WORK INSTRUCTIONS ::
Copy nothing but the lines below running from the line containing "Recreate this object" through the line containing "LEVELS = (143.5, 213.1, 296.4)", both end lines included.
### DATA SHOWN
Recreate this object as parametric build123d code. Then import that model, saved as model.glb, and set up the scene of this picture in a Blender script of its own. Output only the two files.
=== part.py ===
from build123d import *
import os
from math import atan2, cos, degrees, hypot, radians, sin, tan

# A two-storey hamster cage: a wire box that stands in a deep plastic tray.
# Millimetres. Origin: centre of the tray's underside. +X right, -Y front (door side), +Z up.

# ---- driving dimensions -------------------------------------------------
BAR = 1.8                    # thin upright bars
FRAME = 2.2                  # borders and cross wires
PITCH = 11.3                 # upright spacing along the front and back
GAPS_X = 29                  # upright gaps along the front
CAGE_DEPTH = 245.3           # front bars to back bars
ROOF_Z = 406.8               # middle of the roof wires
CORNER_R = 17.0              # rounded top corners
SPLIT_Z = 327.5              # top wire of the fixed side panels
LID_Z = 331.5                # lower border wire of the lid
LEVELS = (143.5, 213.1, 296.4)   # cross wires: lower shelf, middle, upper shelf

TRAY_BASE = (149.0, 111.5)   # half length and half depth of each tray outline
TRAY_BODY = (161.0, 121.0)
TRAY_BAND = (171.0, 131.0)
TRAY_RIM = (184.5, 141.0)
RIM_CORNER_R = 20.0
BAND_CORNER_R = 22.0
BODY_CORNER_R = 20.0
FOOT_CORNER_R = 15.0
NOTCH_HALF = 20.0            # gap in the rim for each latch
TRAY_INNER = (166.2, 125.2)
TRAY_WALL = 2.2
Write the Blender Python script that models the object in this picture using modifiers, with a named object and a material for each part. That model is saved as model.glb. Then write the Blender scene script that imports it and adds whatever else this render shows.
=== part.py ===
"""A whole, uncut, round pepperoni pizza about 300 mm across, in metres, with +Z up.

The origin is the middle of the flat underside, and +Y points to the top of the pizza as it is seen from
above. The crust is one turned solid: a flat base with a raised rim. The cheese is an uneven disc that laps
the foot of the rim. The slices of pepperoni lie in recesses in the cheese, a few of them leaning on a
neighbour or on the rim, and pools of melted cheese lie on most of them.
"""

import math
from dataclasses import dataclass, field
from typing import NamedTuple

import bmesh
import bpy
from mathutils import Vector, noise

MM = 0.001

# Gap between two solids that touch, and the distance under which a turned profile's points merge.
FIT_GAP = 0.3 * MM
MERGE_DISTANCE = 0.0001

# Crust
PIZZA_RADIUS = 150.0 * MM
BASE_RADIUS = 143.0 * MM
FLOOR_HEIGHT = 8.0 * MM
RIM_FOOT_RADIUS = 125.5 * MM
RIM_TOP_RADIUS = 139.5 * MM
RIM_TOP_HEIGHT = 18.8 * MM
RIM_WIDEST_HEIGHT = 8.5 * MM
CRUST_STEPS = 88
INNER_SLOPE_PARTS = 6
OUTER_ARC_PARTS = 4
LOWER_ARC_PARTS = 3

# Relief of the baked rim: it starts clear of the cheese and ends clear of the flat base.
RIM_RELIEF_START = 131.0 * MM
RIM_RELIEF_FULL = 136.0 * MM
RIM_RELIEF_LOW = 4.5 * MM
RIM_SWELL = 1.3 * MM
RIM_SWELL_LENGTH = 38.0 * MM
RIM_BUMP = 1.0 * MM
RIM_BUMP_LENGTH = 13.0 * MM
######
### DATA SHOWN
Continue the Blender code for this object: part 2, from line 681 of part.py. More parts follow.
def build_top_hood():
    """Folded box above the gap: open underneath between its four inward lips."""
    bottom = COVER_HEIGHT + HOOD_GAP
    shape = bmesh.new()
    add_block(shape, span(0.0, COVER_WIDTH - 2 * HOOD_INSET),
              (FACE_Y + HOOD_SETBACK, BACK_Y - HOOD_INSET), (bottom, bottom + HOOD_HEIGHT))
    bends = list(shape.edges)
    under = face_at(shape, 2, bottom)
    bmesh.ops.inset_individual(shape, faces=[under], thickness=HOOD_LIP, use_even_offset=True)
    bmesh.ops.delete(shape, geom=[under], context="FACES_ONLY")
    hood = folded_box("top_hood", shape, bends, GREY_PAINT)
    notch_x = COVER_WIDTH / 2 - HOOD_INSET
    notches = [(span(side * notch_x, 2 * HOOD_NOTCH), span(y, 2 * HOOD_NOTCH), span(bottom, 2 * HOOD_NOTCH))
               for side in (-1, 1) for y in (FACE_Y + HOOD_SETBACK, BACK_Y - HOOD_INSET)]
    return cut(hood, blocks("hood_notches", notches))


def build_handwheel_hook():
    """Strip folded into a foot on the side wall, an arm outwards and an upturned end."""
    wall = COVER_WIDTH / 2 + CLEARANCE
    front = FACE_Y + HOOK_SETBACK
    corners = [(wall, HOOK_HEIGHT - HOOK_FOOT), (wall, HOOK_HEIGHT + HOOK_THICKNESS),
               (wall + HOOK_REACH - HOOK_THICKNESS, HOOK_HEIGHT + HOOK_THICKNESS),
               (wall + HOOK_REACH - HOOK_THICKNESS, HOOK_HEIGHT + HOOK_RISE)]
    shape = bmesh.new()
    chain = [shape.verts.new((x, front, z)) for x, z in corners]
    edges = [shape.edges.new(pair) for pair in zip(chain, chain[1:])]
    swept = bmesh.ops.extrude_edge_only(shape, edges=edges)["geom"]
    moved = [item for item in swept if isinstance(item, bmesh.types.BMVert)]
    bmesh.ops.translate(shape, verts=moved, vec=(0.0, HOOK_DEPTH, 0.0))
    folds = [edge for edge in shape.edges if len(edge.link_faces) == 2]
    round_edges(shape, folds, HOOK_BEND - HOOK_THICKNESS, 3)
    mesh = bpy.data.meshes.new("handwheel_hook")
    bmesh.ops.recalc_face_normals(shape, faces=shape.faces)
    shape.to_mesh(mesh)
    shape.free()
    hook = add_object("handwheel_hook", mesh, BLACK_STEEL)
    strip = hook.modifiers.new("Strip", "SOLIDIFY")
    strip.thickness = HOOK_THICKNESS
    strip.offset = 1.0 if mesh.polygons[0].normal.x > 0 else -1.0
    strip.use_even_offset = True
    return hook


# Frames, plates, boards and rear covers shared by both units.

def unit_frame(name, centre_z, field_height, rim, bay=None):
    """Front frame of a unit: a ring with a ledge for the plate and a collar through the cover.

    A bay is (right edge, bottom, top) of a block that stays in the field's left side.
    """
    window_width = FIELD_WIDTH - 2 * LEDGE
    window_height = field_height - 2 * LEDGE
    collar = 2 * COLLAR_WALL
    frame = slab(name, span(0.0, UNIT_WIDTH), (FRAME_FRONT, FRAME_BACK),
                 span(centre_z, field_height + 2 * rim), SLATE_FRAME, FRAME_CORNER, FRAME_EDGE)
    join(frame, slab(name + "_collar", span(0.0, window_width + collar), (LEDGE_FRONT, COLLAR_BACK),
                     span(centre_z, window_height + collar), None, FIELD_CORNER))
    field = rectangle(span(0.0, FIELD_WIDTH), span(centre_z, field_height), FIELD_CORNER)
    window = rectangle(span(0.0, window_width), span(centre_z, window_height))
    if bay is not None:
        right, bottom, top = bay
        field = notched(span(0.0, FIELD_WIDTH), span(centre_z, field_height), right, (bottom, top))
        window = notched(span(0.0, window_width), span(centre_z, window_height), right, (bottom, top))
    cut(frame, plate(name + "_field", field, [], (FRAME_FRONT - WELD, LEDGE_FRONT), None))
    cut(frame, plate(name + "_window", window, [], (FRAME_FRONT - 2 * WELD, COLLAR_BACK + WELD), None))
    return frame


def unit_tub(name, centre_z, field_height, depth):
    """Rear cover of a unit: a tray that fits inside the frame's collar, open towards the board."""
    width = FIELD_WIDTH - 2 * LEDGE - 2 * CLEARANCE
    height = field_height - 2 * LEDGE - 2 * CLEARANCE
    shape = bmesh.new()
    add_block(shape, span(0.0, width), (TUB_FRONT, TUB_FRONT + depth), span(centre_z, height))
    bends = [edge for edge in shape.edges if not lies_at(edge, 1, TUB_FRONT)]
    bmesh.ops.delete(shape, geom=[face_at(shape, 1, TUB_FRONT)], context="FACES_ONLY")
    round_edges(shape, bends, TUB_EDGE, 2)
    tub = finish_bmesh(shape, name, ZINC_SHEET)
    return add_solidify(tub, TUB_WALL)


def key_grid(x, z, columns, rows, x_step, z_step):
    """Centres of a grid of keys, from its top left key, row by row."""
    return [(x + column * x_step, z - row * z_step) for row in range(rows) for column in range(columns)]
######
COMPLETE ANSWER ::
Recreate this object as parametric build123d code. Then import that model, saved as model.glb, and set up the scene of this picture in a Blender script of its own. Output only the two files.
=== part.py ===
from build123d import *
import os
from math import atan2, cos, degrees, hypot, radians, sin, tan

# A two-storey hamster cage: a wire box that stands in a deep plastic tray.
# Millimetres. Origin: centre of the tray's underside. +X right, -Y front (door side), +Z up.

# ---- driving dimensions -------------------------------------------------
BAR = 1.8                    # thin upright bars
FRAME = 2.2                  # borders and cross wires
PITCH = 11.3                 # upright spacing along the front and back
GAPS_X = 29                  # upright gaps along the front
CAGE_DEPTH = 245.3           # front bars to back bars
ROOF_Z = 406.8               # middle of the roof wires
CORNER_R = 17.0              # rounded top corners
SPLIT_Z = 327.5              # top wire of the fixed side panels
LID_Z = 331.5                # lower border wire of the lid
LEVELS = (143.5, 213.1, 296.4)   # cross wires: lower shelf, middle, upper shelf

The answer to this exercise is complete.